Italiens Kulturminister Sangiuliano tritt nach Affäre zurück
Die 42-jährige Influencerin Maria Rosaria Boccia behauptete, der Minister habe sie als Beraterin für das Kulturministerium für das von Italien organisierte Gipfeltreffen der G7-Kulturminister in Pompeji vom 19. bis zum 21. September ernannt. In dieser Rolle habe sie Zugang zu vertraulichen Dokumenten erhalten, behauptete sie.
Der Skandal brach aus, als das Kulturministerium in Rom Boccias Nominierung dementierte.
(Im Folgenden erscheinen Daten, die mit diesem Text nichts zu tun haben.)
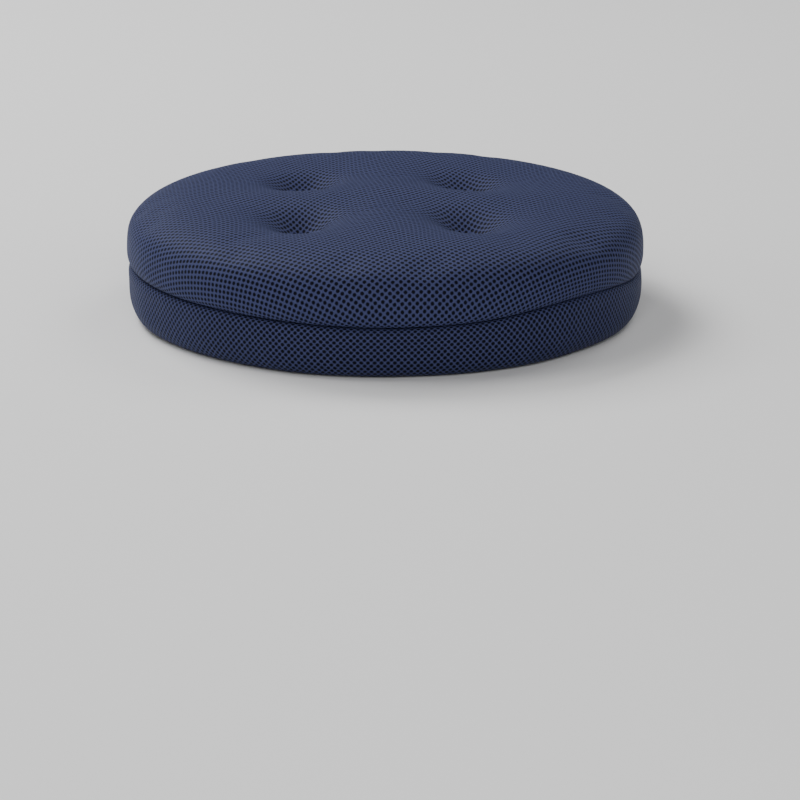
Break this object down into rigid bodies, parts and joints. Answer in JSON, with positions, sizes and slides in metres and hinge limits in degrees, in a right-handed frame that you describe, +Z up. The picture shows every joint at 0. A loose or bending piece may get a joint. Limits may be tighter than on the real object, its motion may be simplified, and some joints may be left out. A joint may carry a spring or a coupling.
{
  "type": "seat cushion",
  "caption": "Round tufted seat cushion in mesh fabric, with a padded skirt and elastic hem that wrap a stool's round seat, and a zip round the back of its waist seam.",
  "frame": {"origin": "centre of the underside face that rests on the stool's seat", "axes": "+Z up out of the seat, -Y towards the front, +Y towards the zip in the back of the waist seam, +X to the right"},
  "size_m": [0.326, 0.326, 0.0745],
  "materials": {
    "navy_mesh": "open spacer mesh with a lattice of small round holes, matt with a soft sheen",
    "navy_weave": "plain woven, matt",
    "black_knit": "fine stretch knit, matt",
    "grip_grey": "matt sheet with raised silicone dots",
    "soft_foam": "open-cell foam, matt",
    "firm_foam": "dense foam, matt",
    "wadding": "bonded fibre wadding, matt",
    "elastic": "ribbed knitted elastic",
    "twine": "waxed, twisted",
    "anchor_plastic": "moulded, satin",
    "zip_tape": "fine herringbone weave",
    "zip_coil": "wound nylon coil, satin",
    "zip_metal": "cast and plated, lightly worn"
  },
  "bodies": {
    "cushion": {"top_cover": "navy_mesh", "skirt_cover": "navy_mesh", "comfort_foam": "soft_foam", "support_foam": "firm_foam", "base_panel": "navy_weave", "grip_sheet": "grip_grey", "tuft_anchor_1": "anchor_plastic", "tuft_anchor_2": "anchor_plastic", "tuft_anchor_3": "anchor_plastic", "tuft_anchor_4": "anchor_plastic", "tuft_twine_1": "twine", "tuft_twine_2": "twine", "tuft_twine_3": "twine", "tuft_twine_4": "twine", "skirt_padding": "wadding", "skirt_lining": "black_knit", "hem_band": "black_knit", "hem_elastic": "elastic", "waist_seam_tape": "navy_weave", "zip_tape_upper": "zip_tape", "zip_tape_lower": "zip_tape", "zip_coil_upper": "zip_coil", "zip_coil_lower": "zip_coil", "zip_stop_start": "zip_metal", "zip_stop_end": "zip_metal"},
    "zip_slider": {"zip_slider": "zip_metal"},
    "zip_pull": {"zip_pull": "zip_metal"}
  },
  "joints": [
    {"name": "zip_slider_travel", "type": "hinge", "parent": "cushion", "child": "zip_slider", "pos_m": [0, 0, 0.0015], "axis": [0, 0, 1], "range_deg": [0, 138.8]},
    {"name": "zip_pull_swing", "type": "hinge", "parent": "zip_slider", "child": "zip_pull", "pos_m": [0.14794, 0.05561, 0.0015], "axis": [0, 0, -1], "range_deg": [0, 170]}
  ]
}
Die kaltgestellte Influencerin begann daraufhin umgehend ihren Rachefeldzug: So behauptete sie den Minister bei mehreren Reisen begleitet zu haben, die vom Kulturministerium bezahlt wurden.
Dies wurde von Sangiuliano bestritten. Im Fernsehen gab er am Mittwoch jedoch eine Beziehung zu Boccia zu, die inzwischen zu Ende gegangen sei. In Tränen entschuldigte sich der Minister bei seiner Ehefrau.
Erpressungen?
Laut Boccia gebe es Personen, die Sangiuliano wegen Begünstigungen, die sie von ihm erhalten haben, erpressen. "Ich habe Gespräche mitangehört und Nachrichten von Leuten gelesen, die meiner Meinung nach den Minister erpresst haben", behauptete Boccia in sozialen Netzwerken.
Wegen dieser Aussagen droht ihr jetzt eine Klage wegen Verleumdung. "Der Minister plant rechtliche Schritte gegen diejenigen, die ihn als erpressbar bezeichnen", sagte Boccias Anwalt Silverio Sica am Freitag.
Kolumbus-Sager
Der Streit um die Influencerin ist ein weiterer, schwerer Schlag für das Image Sangiulianos. So hatte er sich im April mit einer Aussage über den Seefahrer und Amerika-Entdecker Christoph Kolumbus blamiert. Bei einem Kulturevent im sizilianischen Taormina behauptete der Minister, dass "Kolumbus auf Grundlage der Theorien von Galileo Galilei die Erde umrunden wollte, um nach Indien zu gelangen".
Der Universalgelehrte wurde jedoch erst 1564 in Pisa geboren, während Kolumbus seine erste Amerika-Reise bereits im August 1492 begann.
Times Square in London?
Schon im April hatte der Kulturminister Kritik auf sich gezogen, als ihm bei der Vorstellung eines neuen Archäologiepfades im Zentrum von Rom ein Fauxpas passierte. Er behauptete, der Times Square befinde sich in London - und nicht in New York.
In einer Erklärung führte er später den Fehler auf die Emotionen des Augenblicks zurück. Zugleich brachte der Politiker seine Absicht zum Ausdruck, in Zukunft vorsichtiger mit seinen Aussagen zu sein.
Nach Sangiulianos Rücktritt könnte es zu einer Regierungsumbildung in dem seit fast zwei Jahren amtierenden Kabinett Meloni kommen. Europaminister Raffaele Fitto wird als EU-Kommissar nach Brüssel ziehen, sein Ressort muss daher nachbesetzt werden.
Meloni könnte auch Tourismusministerin Daniela Santanche ersetzen. Gegen die Ministerin aus den Reihen der Meloni-Partei wird in Zusammenhang mit dem betrügerischen Bankrotts einer Verlagsgruppe ermittelt, die Santanche vor ihrer Zeit als Ministerin geführt hatte.
Zusammenfassung
- Der italienische Kulturminister Gennaro Sangiuliano ist nach einer Affäre mit der 42-jährigen Influencerin Maria Rosaria Boccia zurückgetreten. Er kündigte seinen Rücktritt nach einem Gespräch mit Premierministerin Giorgia Meloni an.
- Boccia behauptete, Sangiuliano habe sie als Beraterin für das Kulturministerium ernannt und ihr Zugang zu vertraulichen Dokumenten gewährt. Das Kulturministerium dementierte ihre Nominierung, was einen Skandal auslöste.
- Nach Sangiulianos Rücktritt könnte es zu einer Regierungsumbildung im Kabinett Meloni kommen. Europaminister Raffaele Fitto wird als EU-Kommissar nach Brüssel ziehen, und Tourismusministerin Daniela Santanche könnte ersetzt werden.